IX. Ethnic Regional Autonomy and Anti-separatism

Overview

Upon the founding of the People’s Republic of China, China created a set of clear-cut national policies based on the principles of regional ethnic autonomy and ethnic equality, and backed by the Chinese Constitution, the Regional Ethnic Autonomy Law and a variety of other legal mechanisms. Not only was this a fundamental leap forward for China, a vast improvement over the old system, it was also well ahead of many Western countries at the time. China’s system of regional ethnic autonomy was based on a fair distribution of dignity and power; it was meant to be an integrated institutional mechanism capable of balancing the needs of the state with the needs of ethnic peoples, but it has never been carried out and implemented properly.

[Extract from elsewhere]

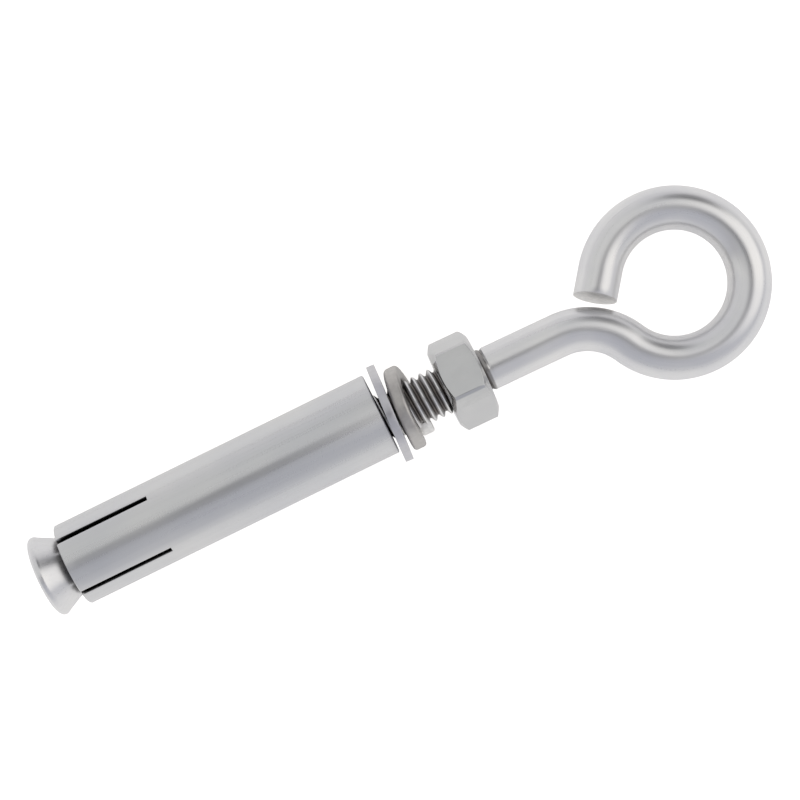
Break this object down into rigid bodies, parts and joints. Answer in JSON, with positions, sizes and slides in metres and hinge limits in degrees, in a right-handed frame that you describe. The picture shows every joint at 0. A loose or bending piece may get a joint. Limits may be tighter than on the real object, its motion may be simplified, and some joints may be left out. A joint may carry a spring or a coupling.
{
  "type": "expansion anchor eye bolt",
  "caption": "Steel sleeve anchor with a cone-ended rod bent into an open eye, held by washers and a hex nut; the cone spreads the slotted sleeve in a drilled hole.",
  "frame": {"origin": "on the sleeve's axis at its outer end, in the plane of the wall the anchor is set in", "axes": "+X along the sleeve's axis, out of the wall towards the eye; the eye lies flat in the XY plane, with the neck bending towards -Y; +Z is square to the eye"},
  "size_m": [0.0926, 0.0227, 0.012],
  "materials": {
    "bolt_steel": "satin stainless rod",
    "sleeve_steel": "satin stainless sheet",
    "washer_steel": "dull stainless",
    "spring_steel": "dull warm stainless",
    "nut_steel": "polished stainless"
  },
  "bodies": {
    "sleeve": {"sleeve_tube": "sleeve_steel"},
    "bolt": {"eye_bolt": "bolt_steel"},
    "leaf_1": {"sleeve_leaf_1": "sleeve_steel"},
    "leaf_2": {"sleeve_leaf_2": "sleeve_steel"},
    "leaf_3": {"sleeve_leaf_3": "sleeve_steel"},
    "leaf_4": {"sleeve_leaf_4": "sleeve_steel"},
    "flat_washer": {"flat_washer": "washer_steel"},
    "spring_washer": {"spring_washer": "spring_steel"},
    "nut": {"hex_nut": "nut_steel"}
  },
  "joints": [
    {"name": "nut_turn", "type": "hinge", "parent": "sleeve", "child": "nut", "pos_m": [0.01029, -0.00075, 0], "axis": [-0.9999, 0.0149, 0], "range_deg": [0, 684]},
    {"name": "bolt_draw", "type": "slide", "parent": "sleeve", "child": "bolt", "axis": [0.9999, -0.0149, 0], "range_m": [0, 0.0019]},
    {"name": "washer_slide", "type": "slide", "parent": "sleeve", "child": "flat_washer", "axis": [0.9999, -0.0149, 0], "range_m": [-0.00012, 0.0019]},
    {"name": "spring_slide", "type": "slide", "parent": "flat_washer", "child": "spring_washer", "axis": [0.9999, -0.0149, 0], "range_m": [-0.00012, 0.00085]},
    {"name": "leaf_1_spread", "type": "hinge", "parent": "sleeve", "child": "leaf_1", "pos_m": [-0.0284, -0.00017, 0.005], "axis": [0, 0.9994, 0.0349], "range_deg": [0, 5.8]},
    {"name": "leaf_2_spread", "type": "hinge", "parent": "sleeve", "child": "leaf_2", "pos_m": [-0.0284, -0.005, -0.00017], "axis": [0, -0.0349, 0.9994], "range_deg": [0, 5.8]},
    {"name": "leaf_3_spread", "type": "hinge", "parent": "sleeve", "child": "leaf_3", "pos_m": [-0.0284, 0.00017, -0.005], "axis": [0, -0.9994, -0.0349], "range_deg": [0, 5.8]},
    {"name": "leaf_4_spread", "type": "hinge", "parent": "sleeve", "child": "leaf_4", "pos_m": [-0.0284, 0.005, 0.00017], "axis": [0, 0.0349, -0.9994], "range_deg": [0, 5.8]}
  ],
  "couplings": [
    {"joint": "nut_turn", "follows": "bolt_draw", "rad_per_m": 6283.2},
    {"joint": "leaf_1_spread", "follows": "bolt_draw", "rad_per_m": 53.278},
    {"joint": "leaf_2_spread", "follows": "bolt_draw", "rad_per_m": 53.278},
    {"joint": "leaf_3_spread", "follows": "bolt_draw", "rad_per_m": 53.278},
    {"joint": "leaf_4_spread", "follows": "bolt_draw", "rad_per_m": 53.278}
  ]
}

Although the Regional Ethnic Autonomy Law was promulgated as a basic law nearly thirty years ago, there still are no regional-level regulations governing its implementation. The system of regional ethnic autonomy is a story of years of accumulated promises—promises that have, noticeably, not yet been honored.

There are a variety of reasons why regional ethnic autonomy has never been truly implemented: cultural and economic factors, the unique political climate of the times, and other factors. The Uighur community was never particularly vocal about this non-implementation, partly because of a lack of awareness or knowledge about their basic rights, and partly because they never felt that their legitimate rights and interests had been seriously undermined.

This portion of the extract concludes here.